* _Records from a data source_
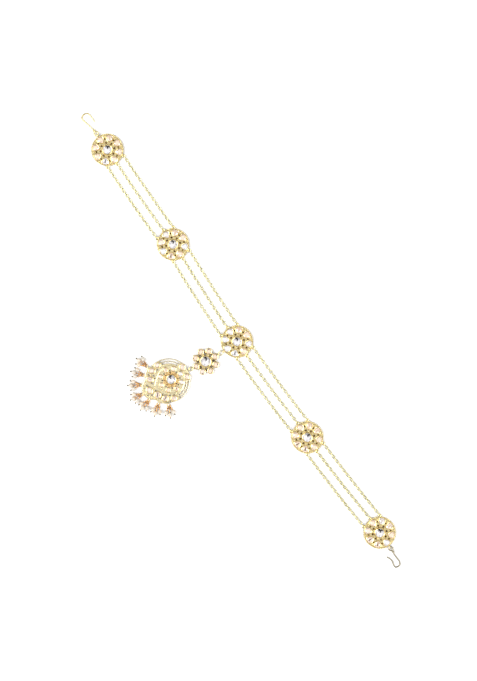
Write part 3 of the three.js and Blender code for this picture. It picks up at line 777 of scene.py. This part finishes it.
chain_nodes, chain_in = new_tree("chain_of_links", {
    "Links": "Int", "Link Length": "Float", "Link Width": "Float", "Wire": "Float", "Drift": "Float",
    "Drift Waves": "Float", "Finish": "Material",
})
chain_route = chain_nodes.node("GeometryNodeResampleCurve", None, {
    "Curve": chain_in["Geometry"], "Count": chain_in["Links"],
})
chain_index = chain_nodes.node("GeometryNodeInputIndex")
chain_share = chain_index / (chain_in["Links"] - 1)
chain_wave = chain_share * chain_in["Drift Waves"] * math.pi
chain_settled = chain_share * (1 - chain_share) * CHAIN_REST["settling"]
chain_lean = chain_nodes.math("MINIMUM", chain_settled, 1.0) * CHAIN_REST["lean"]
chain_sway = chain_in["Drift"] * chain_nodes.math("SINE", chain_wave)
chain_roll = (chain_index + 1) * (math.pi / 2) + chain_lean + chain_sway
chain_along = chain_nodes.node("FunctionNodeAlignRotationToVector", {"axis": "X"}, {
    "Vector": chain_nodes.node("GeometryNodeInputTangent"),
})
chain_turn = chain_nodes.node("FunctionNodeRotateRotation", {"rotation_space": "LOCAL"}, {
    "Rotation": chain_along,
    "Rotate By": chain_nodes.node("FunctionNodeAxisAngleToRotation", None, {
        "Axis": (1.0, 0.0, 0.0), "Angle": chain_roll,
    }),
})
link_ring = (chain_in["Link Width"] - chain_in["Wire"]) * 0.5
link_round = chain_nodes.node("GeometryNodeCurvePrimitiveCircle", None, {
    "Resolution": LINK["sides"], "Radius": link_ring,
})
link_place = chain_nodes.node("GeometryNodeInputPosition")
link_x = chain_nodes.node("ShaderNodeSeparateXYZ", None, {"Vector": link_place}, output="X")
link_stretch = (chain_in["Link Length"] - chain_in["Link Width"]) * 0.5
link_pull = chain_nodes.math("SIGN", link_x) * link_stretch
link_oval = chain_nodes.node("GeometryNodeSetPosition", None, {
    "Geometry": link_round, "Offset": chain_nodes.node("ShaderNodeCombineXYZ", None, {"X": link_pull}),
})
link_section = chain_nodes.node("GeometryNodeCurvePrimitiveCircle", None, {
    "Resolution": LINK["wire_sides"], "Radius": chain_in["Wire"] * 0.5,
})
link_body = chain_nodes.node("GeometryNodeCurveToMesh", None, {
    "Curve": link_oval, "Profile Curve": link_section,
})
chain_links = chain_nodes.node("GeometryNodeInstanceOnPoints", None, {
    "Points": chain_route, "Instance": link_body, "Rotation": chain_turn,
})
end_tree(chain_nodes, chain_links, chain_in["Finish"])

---

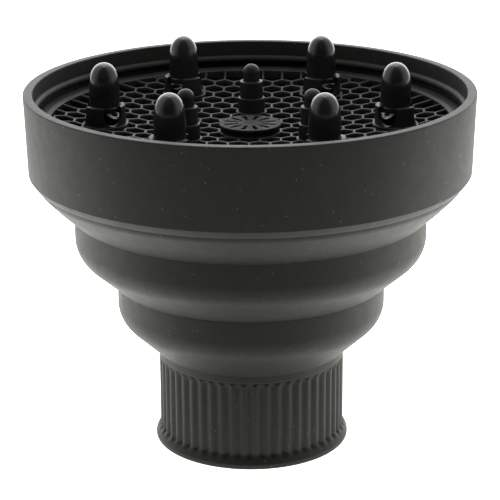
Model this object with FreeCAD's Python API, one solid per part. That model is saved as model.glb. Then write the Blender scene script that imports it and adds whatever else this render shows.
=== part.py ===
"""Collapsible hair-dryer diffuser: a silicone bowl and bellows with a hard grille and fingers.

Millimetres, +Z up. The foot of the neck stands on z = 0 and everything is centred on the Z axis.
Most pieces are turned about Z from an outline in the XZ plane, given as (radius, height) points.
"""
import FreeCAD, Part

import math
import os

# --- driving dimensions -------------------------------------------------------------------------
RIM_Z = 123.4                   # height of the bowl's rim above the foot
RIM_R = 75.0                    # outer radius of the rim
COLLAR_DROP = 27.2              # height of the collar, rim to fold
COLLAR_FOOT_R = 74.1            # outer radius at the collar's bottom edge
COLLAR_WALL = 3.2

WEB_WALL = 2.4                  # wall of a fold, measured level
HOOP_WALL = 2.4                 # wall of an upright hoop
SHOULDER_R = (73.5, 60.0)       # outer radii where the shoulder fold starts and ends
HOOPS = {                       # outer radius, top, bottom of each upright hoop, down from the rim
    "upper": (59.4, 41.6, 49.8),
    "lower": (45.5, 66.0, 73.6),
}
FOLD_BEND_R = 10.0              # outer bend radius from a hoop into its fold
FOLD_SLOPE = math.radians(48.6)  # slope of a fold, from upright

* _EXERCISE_
Give back exactly the stretch that opens on the line with "Model this object" and closes on the line with "COLLAR_WALL = 3.2".

* _SOLUTION_
Model this object with FreeCAD's Python API, one solid per part. That model is saved as model.glb. Then write the Blender scene script that imports it and adds whatever else this render shows.
=== part.py ===
"""Collapsible hair-dryer diffuser: a silicone bowl and bellows with a hard grille and fingers.

Millimetres, +Z up. The foot of the neck stands on z = 0 and everything is centred on the Z axis.
Most pieces are turned about Z from an outline in the XZ plane, given as (radius, height) points.
"""
import FreeCAD, Part

import math
import os

# --- driving dimensions -------------------------------------------------------------------------
RIM_Z = 123.4                   # height of the bowl's rim above the foot
RIM_R = 75.0                    # outer radius of the rim
COLLAR_DROP = 27.2              # height of the collar, rim to fold
COLLAR_FOOT_R = 74.1            # outer radius at the collar's bottom edge
COLLAR_WALL = 3.2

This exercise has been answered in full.